DATA EXCERPT:
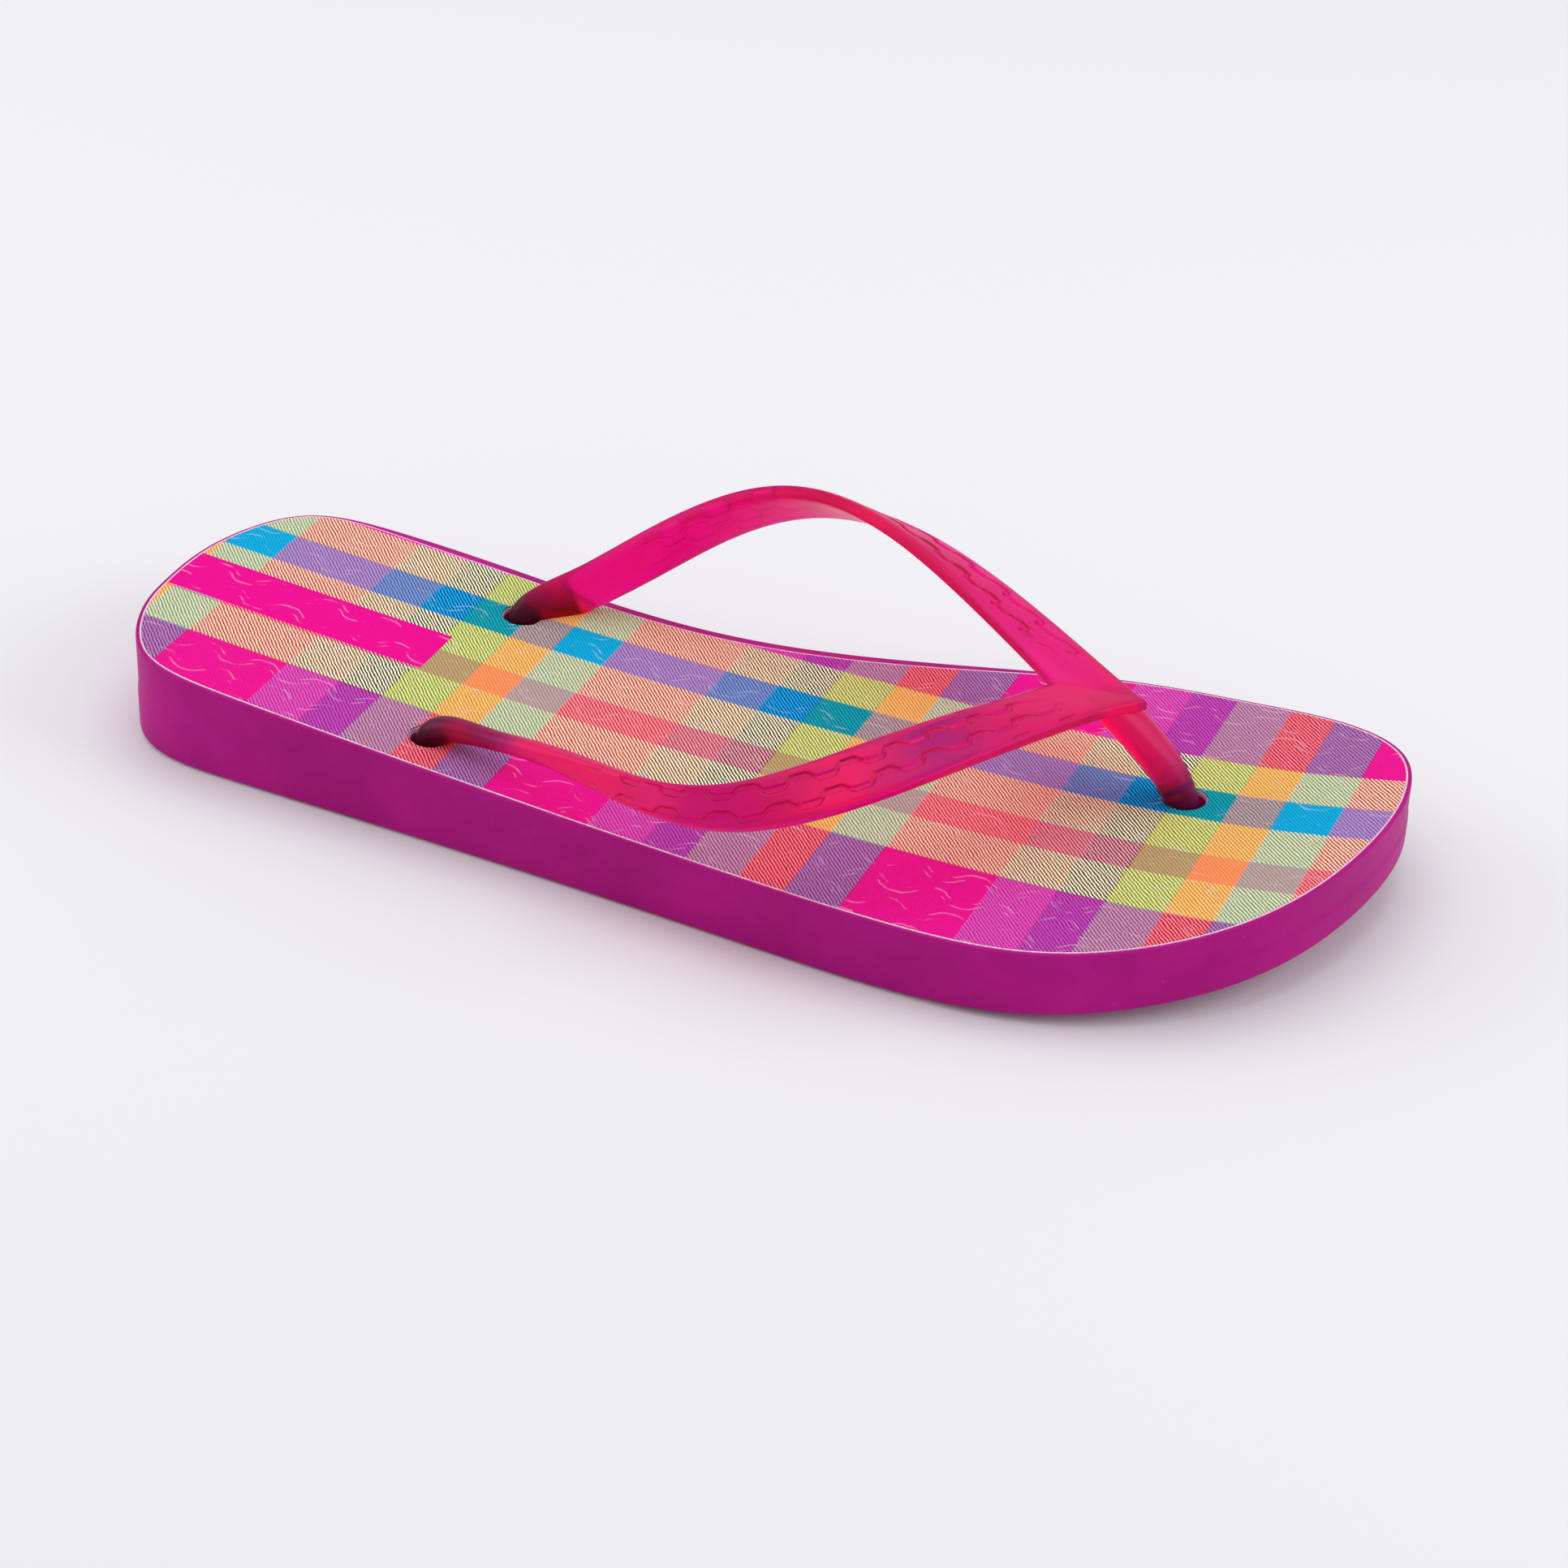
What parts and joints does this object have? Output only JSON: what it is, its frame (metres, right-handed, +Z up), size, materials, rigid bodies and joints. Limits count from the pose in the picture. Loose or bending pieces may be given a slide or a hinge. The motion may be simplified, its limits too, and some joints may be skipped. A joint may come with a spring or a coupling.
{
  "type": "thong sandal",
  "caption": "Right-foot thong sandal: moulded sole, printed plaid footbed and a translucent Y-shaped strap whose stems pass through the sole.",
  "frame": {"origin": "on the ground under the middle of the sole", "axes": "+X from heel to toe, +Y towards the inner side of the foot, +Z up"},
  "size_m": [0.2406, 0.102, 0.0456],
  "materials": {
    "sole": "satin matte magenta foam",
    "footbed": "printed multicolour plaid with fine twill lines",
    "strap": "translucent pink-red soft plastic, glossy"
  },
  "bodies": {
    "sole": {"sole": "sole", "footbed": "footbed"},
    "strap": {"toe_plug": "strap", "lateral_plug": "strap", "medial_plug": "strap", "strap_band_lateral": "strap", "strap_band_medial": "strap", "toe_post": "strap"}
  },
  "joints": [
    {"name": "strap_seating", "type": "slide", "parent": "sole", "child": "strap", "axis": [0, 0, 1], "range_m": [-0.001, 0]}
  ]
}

STATED TASK: Emit the full listing verbatim.

EXERCISE SOLUTION:
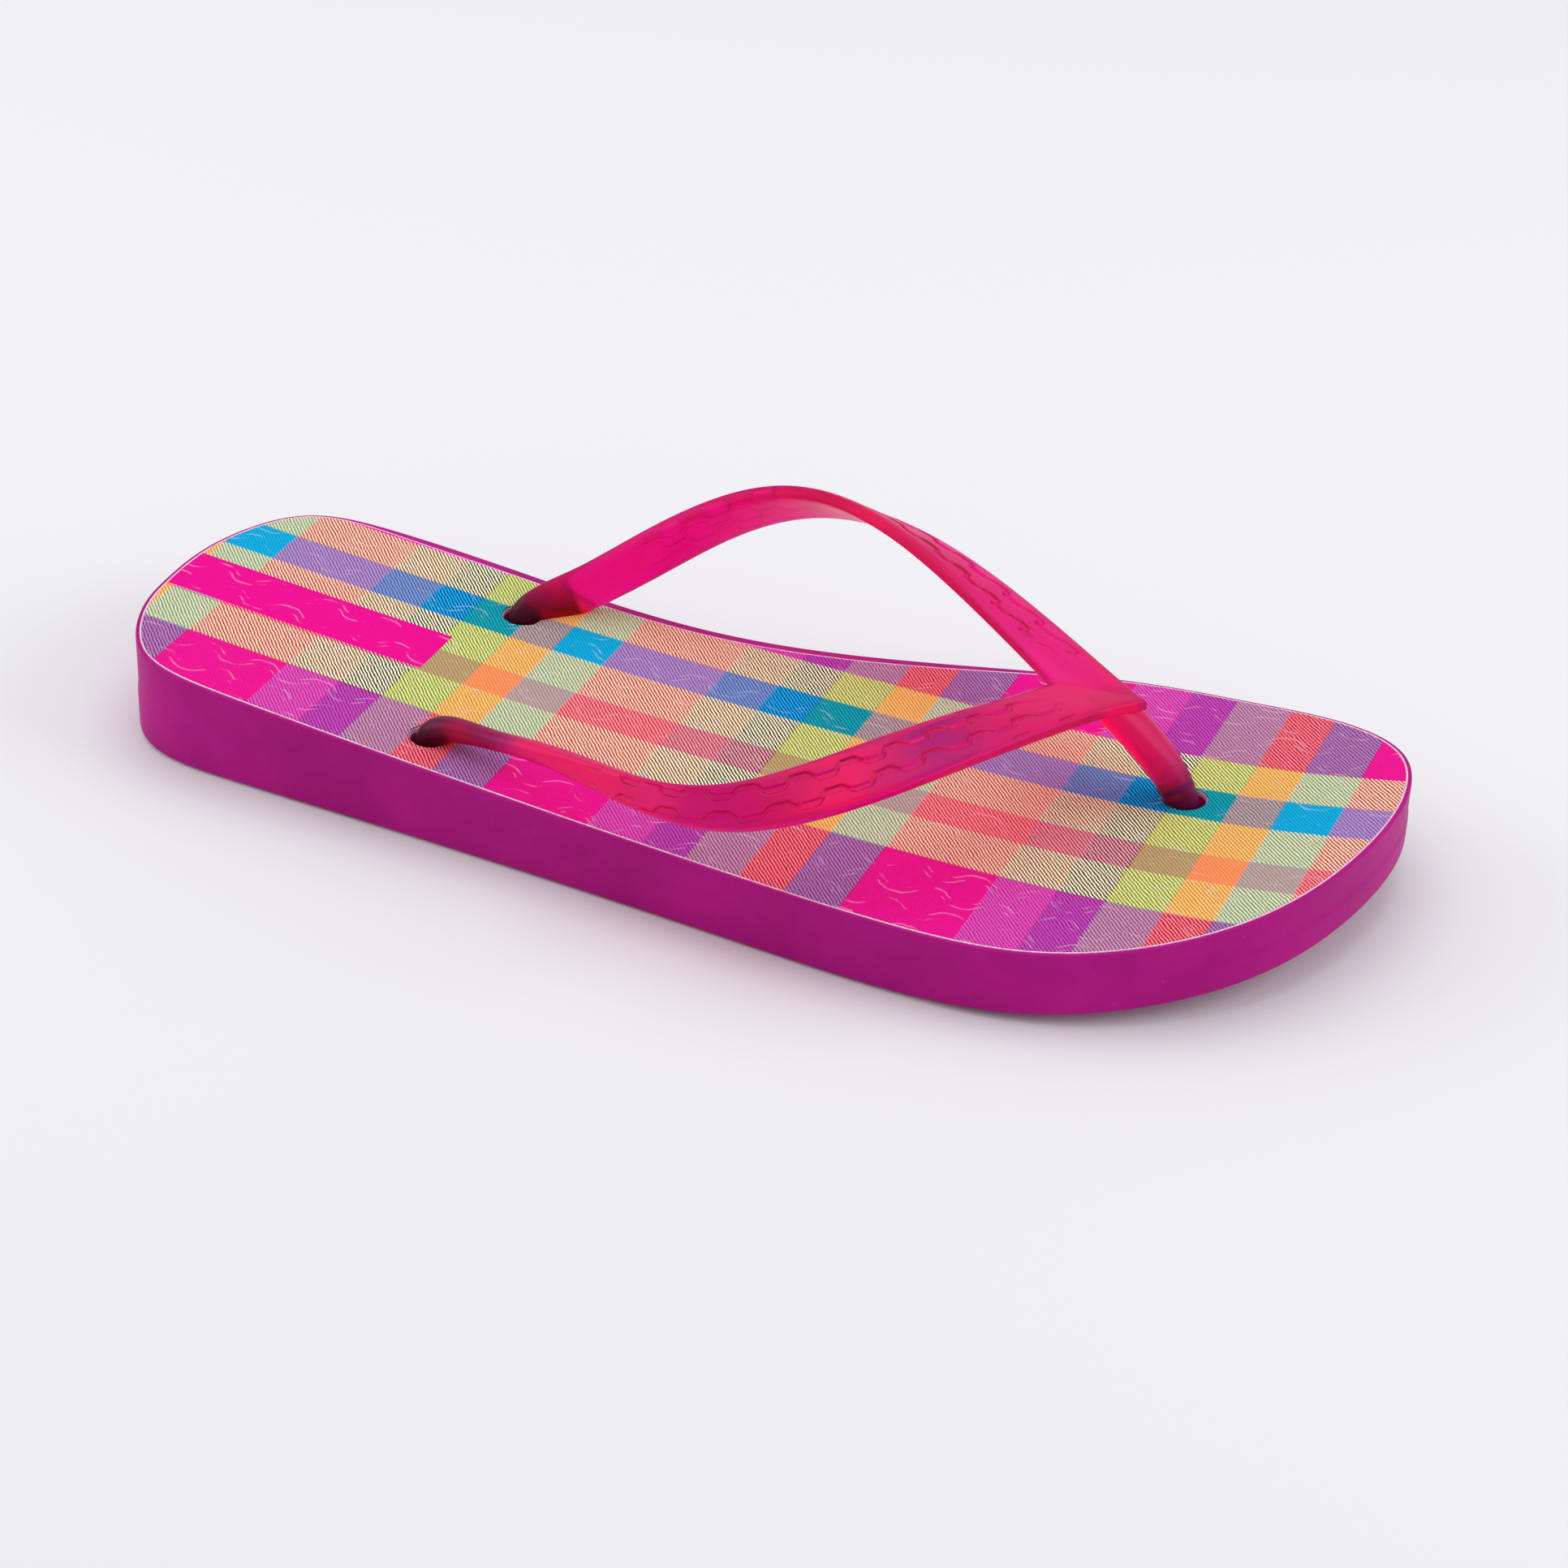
What parts and joints does this object have? Output only JSON: what it is, its frame (metres, right-handed, +Z up), size, materials, rigid bodies and joints. Limits count from the pose in the picture. Loose or bending pieces may be given a slide or a hinge. The motion may be simplified, its limits too, and some joints may be skipped. A joint may come with a spring or a coupling.
{
  "type": "thong sandal",
  "caption": "Right-foot thong sandal: moulded sole, printed plaid footbed and a translucent Y-shaped strap whose stems pass through the sole.",
  "frame": {"origin": "on the ground under the middle of the sole", "axes": "+X from heel to toe, +Y towards the inner side of the foot, +Z up"},
  "size_m": [0.2406, 0.102, 0.0456],
  "materials": {
    "sole": "satin matte magenta foam",
    "footbed": "printed multicolour plaid with fine twill lines",
    "strap": "translucent pink-red soft plastic, glossy"
  },
  "bodies": {
    "sole": {"sole": "sole", "footbed": "footbed"},
    "strap": {"toe_plug": "strap", "lateral_plug": "strap", "medial_plug": "strap", "strap_band_lateral": "strap", "strap_band_medial": "strap", "toe_post": "strap"}
  },
  "joints": [
    {"name": "strap_seating", "type": "slide", "parent": "sole", "child": "strap", "axis": [0, 0, 1], "range_m": [-0.001, 0]}
  ]
}